Multi-environment datasets

When training on multiple environments, each environment loads its own dataset independently. Prompts are sampled proportionally to the weight of each environment:
environments:
  - name: "hendrycks_math"
    weight: 0.6
    reward_min: 0.0
    reward_max: 1.0
  - name: "countdown"
    weight: 0.4
    reward_min: 0.0
    reward_max: 2.0

Avoiding data leakage

If you use the same environment for both training and evaluation, enable separate_eval_samples to reserve a portion of the dataset exclusively for eval:
environments:
  - name: "hendrycks_math"
    weight: 1.0

evals:
  - name: "hendrycks_math"
    num_samples: 200

    separate_eval_samples: true  # first 200 samples reserved for eval, excluded from training

Dataset sizing

The relationship between dataset size and training configuration:
  • number_of_steps — how many training steps to run
  • prompts_batch_size_for_trainer — number of prompt groups per training batch
  • group_size — completions generated per prompt (each prompt produces group_size samples)
Total unique prompts consumed per step = prompts_batch_size_for_trainer (each group is one prompt).
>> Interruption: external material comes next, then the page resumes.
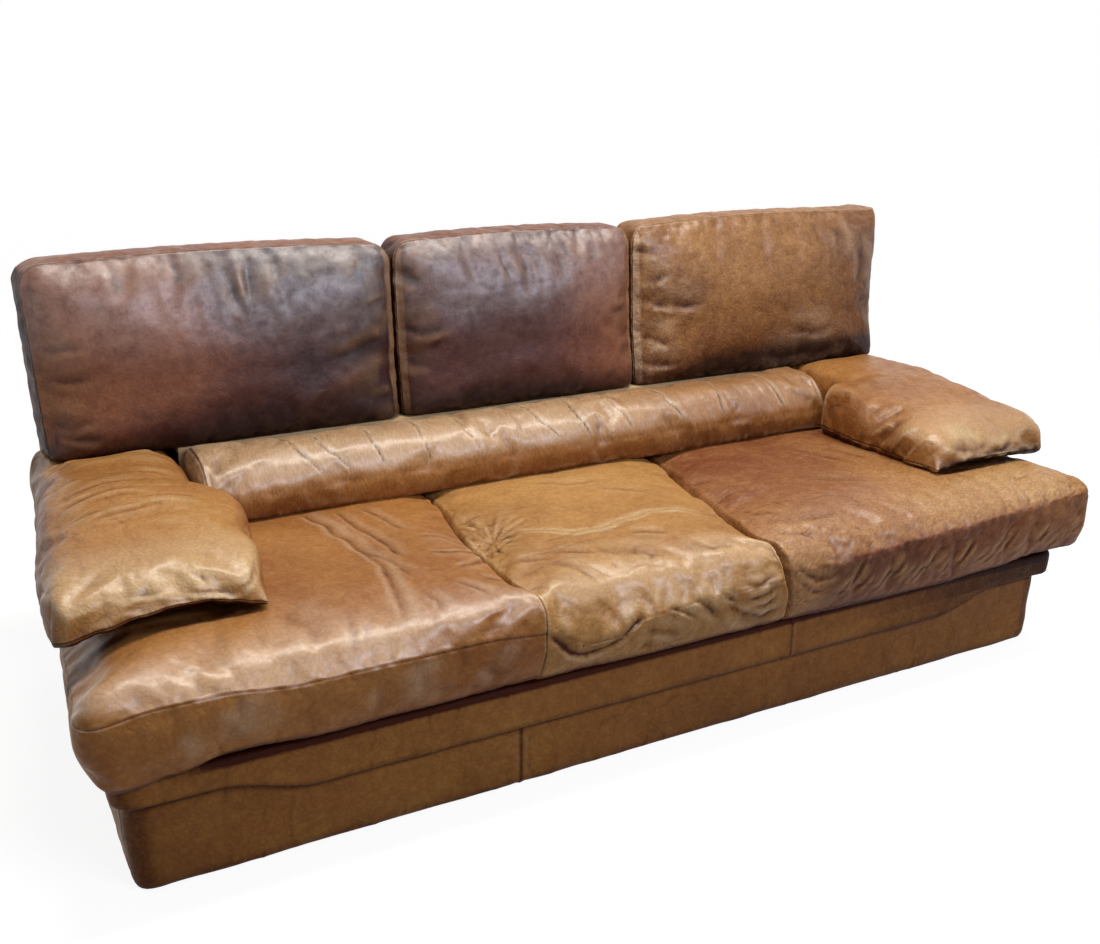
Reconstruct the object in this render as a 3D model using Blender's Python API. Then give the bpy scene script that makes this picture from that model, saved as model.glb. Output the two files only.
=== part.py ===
"""A three-seat leather sofa: plinth, seat frame, back frame, webbing, covers and loose cushions.

Metres, +Z up. The sofa faces -Y, and the origin is on the floor under the middle of its outline.
Depths ("d") are measured backwards from the front of the seat cushions.
"""

import math

import bmesh
import bpy
from mathutils import Vector

# Overall sizes
SEAT_SPAN = 2.150          # over the outer ends of the seat cushions
SEAT_DEPTH = 0.664         # of the seat cushions, front to back
MIDDLE_SEAT_WIDTH = 0.590  # between the two joints of the seat cushions
BACK_ROOM = 0.225          # lumbar board's front face to the outside back
FIT_GAP = 0.0003           # between faces that touch

# Plinth
PLINTH_INSET = 0.078       # end boards inside the seat cushions' outer ends
GLIDE_HEIGHT = 0.005
GLIDE_RADIUS = 0.0125
GLIDE_CORNER_INSET = 0.032 # glide centre from the end of the plinth
GLIDE_CHAMFER = 0.0015
DUST_CLOTH = 0.0008
PLINTH_BOARD_HEIGHT = 0.168
PLINTH_BOARD = 0.022
PLINTH_RECESS = 0.023      # front board behind the seat frame's front rail
PLINTH_CORNER = 0.021      # radius on the boards' outer corners

# Plinth cover: padded leather, fuller at its top
COVER_STEP_FRONT = 0.006   # cover's top behind the apron's lining
COVER_STEP_SIDE = 0.001
COVER_TAPER = 0.012        # less padding at the bottom
COVER_LEAST = 0.003        # leather and thin padding, where the taper leaves no more
COVER_EDGE = 0.005
COVER_TOP_GAP = 0.001
COVER_SWELL = 0.75         # share of the taper that is already gained at mid height
COVER_RETURN = 0.011       # front and back covers beyond the boards, at each end

# Seat frame
RAIL = 0.035
RAIL_HEIGHT = 0.050
RAIL_OVERHANG = 0.015      # seat frame beyond the plinth boards, at each end
SEAT_RAIL_SETBACK = 0.062
REAR_RAIL_REACH = 0.036    # seat rear rail behind the seat cushions

# Apron band: padded leather over the seat frame's outer faces
APRON_FRONT = 0.0165
APRON_SIDE = 0.0175
APRON_DROP_END = 0.005     # below the seat frame, at the ends
APRON_DROP_MIDDLE = 0.045  # and between the ogee bends
OGEE_START = 0.700         # from the centre to where the lower edge starts to rise
OGEE_RUN = 0.170
OGEE_STEPS = 6
APRON_EDGE = 0.007
APRON_BULGE = 0.0015       # at mid height
APRON_RETURN = 0.035       # front apron beyond the front rail, at each end

# Webbing and deck
STRAP_WIDTH = 0.065
STRAP = 0.0022
STRAPS_PER_SEAT = 3
STRAP_END_GAP = 0.002      # from a strap's end to the outer face of its rail
WEAVE_FLAT = 0.003         # beyond the edge of the strap that is crossed
WEAVE_RAMP = 0.016         # and to where the strap is level again
CROSS_STRAP_SHARES = (0.37, 0.76)
DECK_CLOTH = 0.0010
DECK_CLOTH_INSET = 0.007   # inside the seat frame, at each end
DECK_CLOTH_REACH = 0.001   # behind the seat cushions

# Back frame
POST_WIDTH = 0.045
POST_DEPTH = 0.0355
TOP_RAIL_HEIGHT = 0.060
TOP_RAIL_NOTCH = 0.010     # how far the top rail is let into the posts
BACK_FRAME_RISE = 0.630    # top of the posts above the seat frame
PANEL = 0.004
LUMBAR_BOARD = 0.012
SHELF = 0.0145
LUMBAR_END_DROP = 0.004    # ends of the lumbar board below the seat cushions' tops
WING_THICKNESS = 0.046
WING_GAP = 0.004           # behind the seat cushions
WING_RADIUS = 0.010
OUTSIDE_BACK = 0.0185
OUTSIDE_BACK_INSET = 0.065 # inside the seat cushions' outer ends
OUTSIDE_BACK_WALL = 0.010
OUTSIDE_BACK_CAP = 0.012
OUTSIDE_BACK_RADIUS = 0.012

# Cushions
SEAT_CUSHION_HEIGHT = 0.170
SEAT_RADIUS = 0.045
SEAT_CROWN = 0.010
SEAT_LIP = 0.010           # how far the front edge hangs over the apron
SEAT_LIP_HEIGHT = 0.080    # over which the overhang fades out
SEAT_LIP_RAMP = 0.020
LIP_CLEARANCE = 0.002      # from the overhang to the apron
SEAT_UNDERCUT = 0.012      # foot of the front face behind its middle
SEAT_NARROWING = 0.045     # of each outer seat cushion, from its front to its back
LEFT_JOINT_CREEP = 0.034   # joint of the seats, pushed outwards at the front by use
RIGHT_JOINT_CREEP = -0.095 # and the right one, pushed towards the middle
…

Over a full run, you need at least number_of_steps * prompts_batch_size_for_trainer unique prompts. If the dataset is smaller, prompts will be recycled. For most RL training, some recycling is fine — the model generates different completions each time, so the same prompt produces different training signal. However, excessive recycling on a very small dataset can lead to overfitting to specific prompts.